Goal of the exercise :: Restate the records in their entirety, word for word.

Supplied records ::

------------------------------

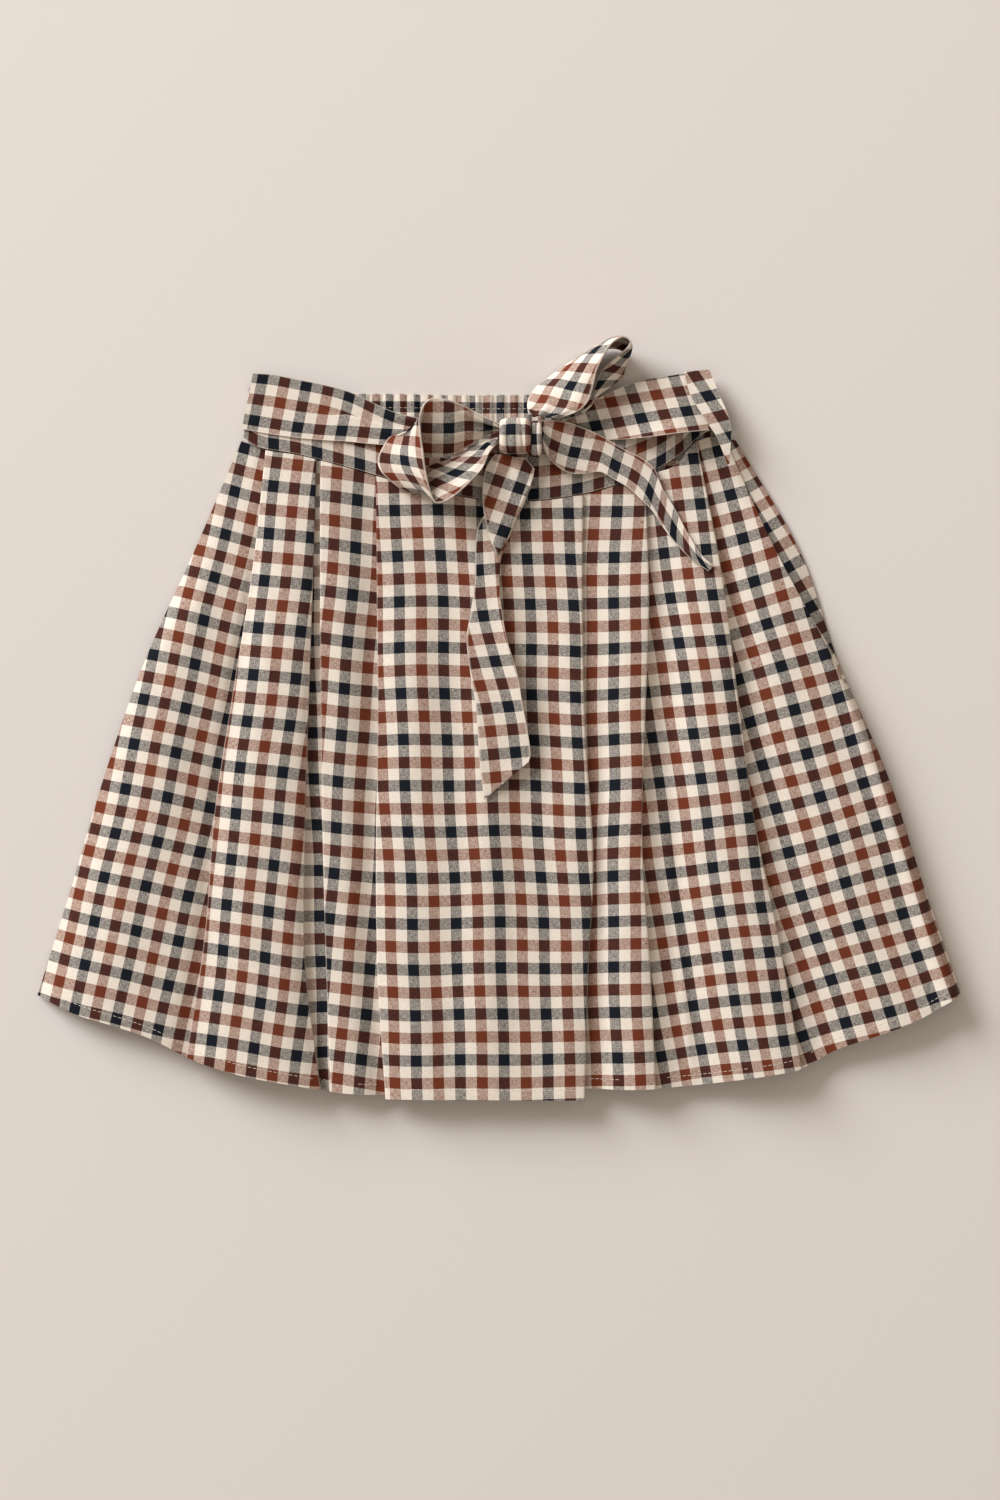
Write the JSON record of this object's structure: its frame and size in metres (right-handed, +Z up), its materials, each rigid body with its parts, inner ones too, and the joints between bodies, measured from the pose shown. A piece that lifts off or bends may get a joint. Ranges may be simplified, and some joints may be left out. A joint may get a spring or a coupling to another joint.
{
  "type": "skort",
  "caption": "Flared knee-length girl's skort laid flat: box-pleated skirt front over plain inner shorts, elastic back waistband, shaped front band and a sash tied in a bow.",
  "frame": {"origin": "on the surface that the garment lies on, under the middle of its bounding box", "axes": "+X towards the right of the garment as seen from above, +Y from hem to waist, +Z up from the surface"},
  "size_m": [0.5307, 0.4362, 0.0305],
  "materials": {
    "gingham": "matte",
    "thread": "matte"
  },
  "bodies": {
    "root": {"skirt_back": "gingham", "waistband_back": "gingham", "shorts_leg_left": "gingham", "shorts_leg_right": "gingham", "skirt_front_left": "gingham", "skirt_front_centre": "gingham", "skirt_front_right": "gingham", "waistband_front": "gingham", "sash_left": "gingham", "sash_right": "gingham", "sash_loop_right": "gingham", "bow_loop_left": "gingham", "bow_loop_right": "gingham", "bow_tail_left": "gingham", "bow_tail_right": "gingham", "bow_knot": "gingham", "bow_wrap": "gingham"}
  },
  "joints": []
}
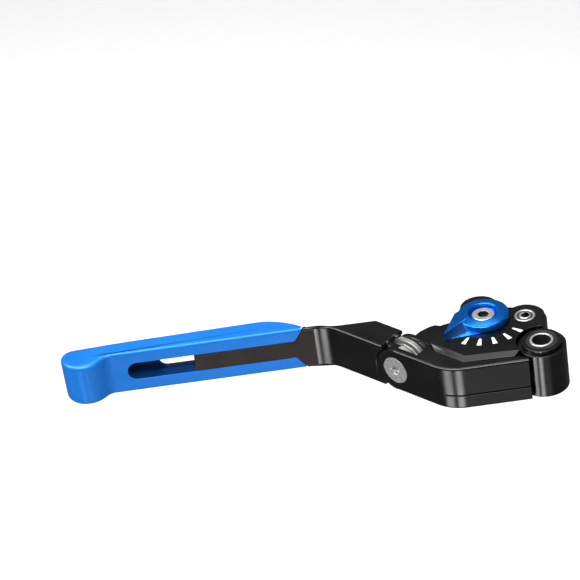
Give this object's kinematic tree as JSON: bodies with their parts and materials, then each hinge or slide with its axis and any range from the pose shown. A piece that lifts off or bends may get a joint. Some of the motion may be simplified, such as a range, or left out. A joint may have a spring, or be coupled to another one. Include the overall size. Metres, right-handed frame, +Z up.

------------------------------

Exercise answer ::
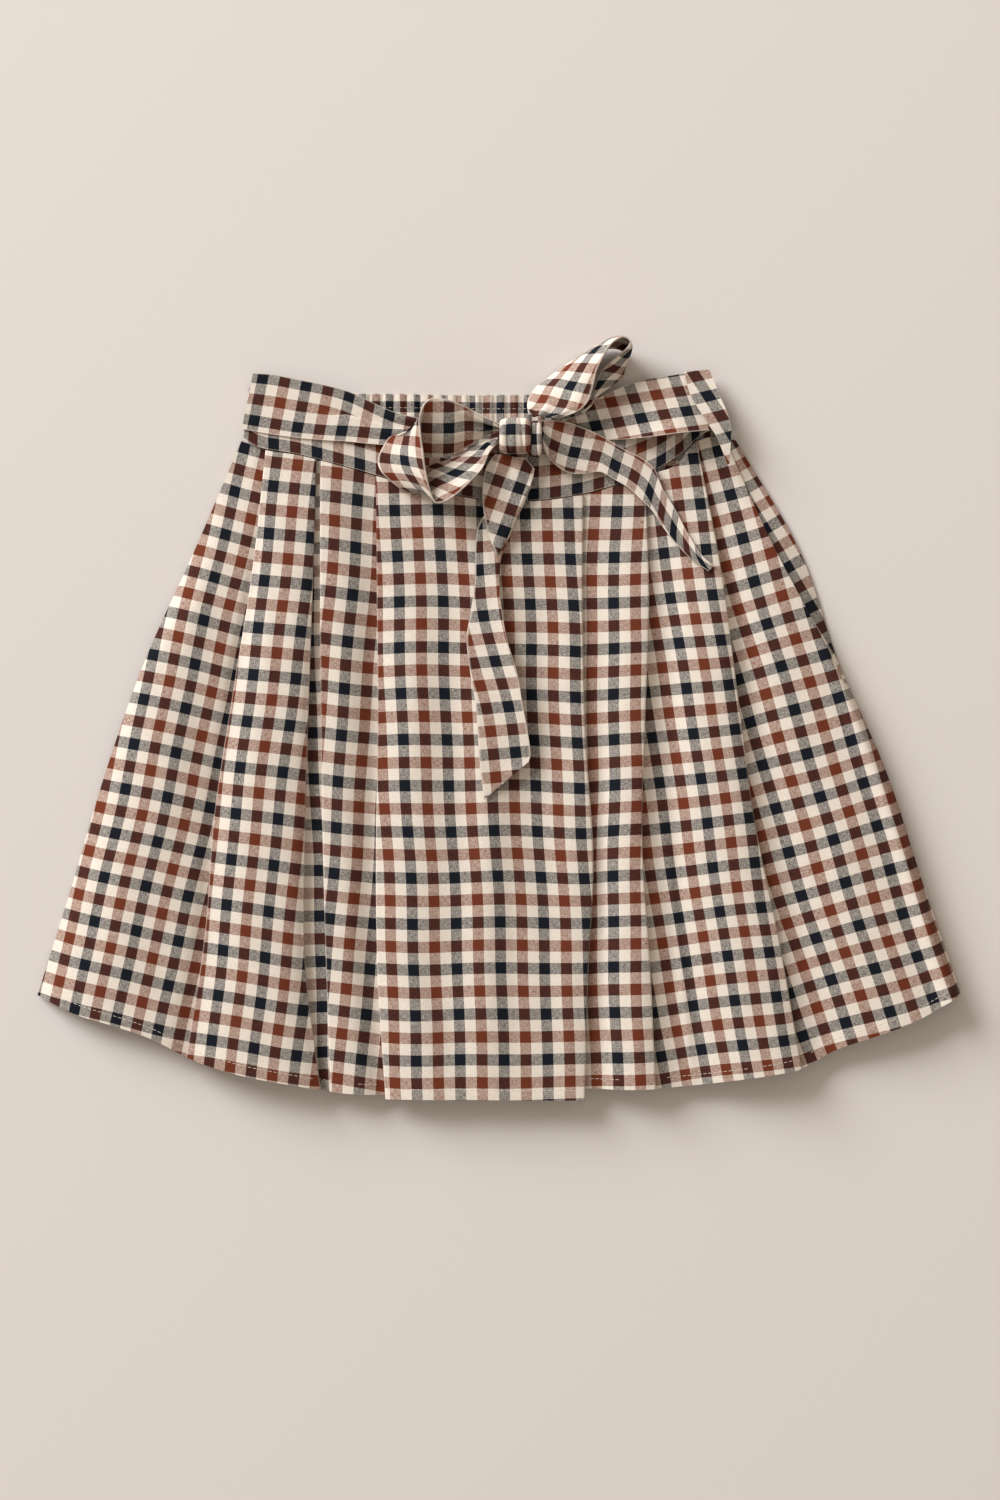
Write the JSON record of this object's structure: its frame and size in metres (right-handed, +Z up), its materials, each rigid body with its parts, inner ones too, and the joints between bodies, measured from the pose shown. A piece that lifts off or bends may get a joint. Ranges may be simplified, and some joints may be left out. A joint may get a spring or a coupling to another joint.
{
  "type": "skort",
  "caption": "Flared knee-length girl's skort laid flat: box-pleated skirt front over plain inner shorts, elastic back waistband, shaped front band and a sash tied in a bow.",
  "frame": {"origin": "on the surface that the garment lies on, under the middle of its bounding box", "axes": "+X towards the right of the garment as seen from above, +Y from hem to waist, +Z up from the surface"},
  "size_m": [0.5307, 0.4362, 0.0305],
  "materials": {
    "gingham": "matte",
    "thread": "matte"
  },
  "bodies": {
    "root": {"skirt_back": "gingham", "waistband_back": "gingham", "shorts_leg_left": "gingham", "shorts_leg_right": "gingham", "skirt_front_left": "gingham", "skirt_front_centre": "gingham", "skirt_front_right": "gingham", "waistband_front": "gingham", "sash_left": "gingham", "sash_right": "gingham", "sash_loop_right": "gingham", "bow_loop_left": "gingham", "bow_loop_right": "gingham", "bow_tail_left": "gingham", "bow_tail_right": "gingham", "bow_knot": "gingham", "bow_wrap": "gingham"}
  },
  "joints": []
}
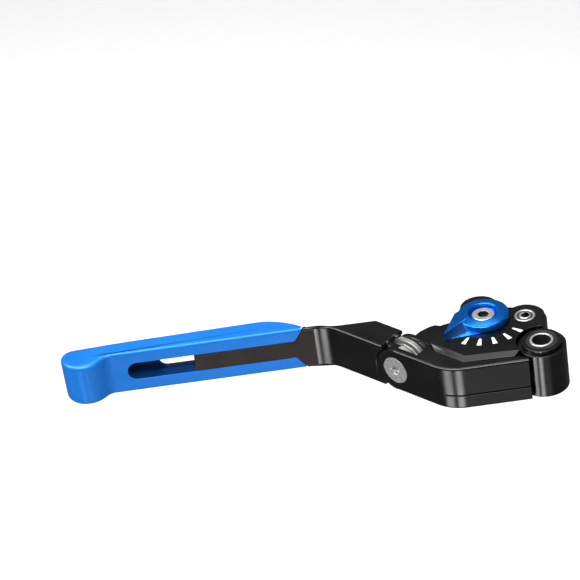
Give this object's kinematic tree as JSON: bodies with their parts and materials, then each hinge or slide with its axis and any range from the pose shown. A piece that lifts off or bends may get a joint. Some of the motion may be simplified, such as a range, or left out. A joint may have a spring, or be coupled to another one. Include the overall size. Metres, right-handed frame, +Z up.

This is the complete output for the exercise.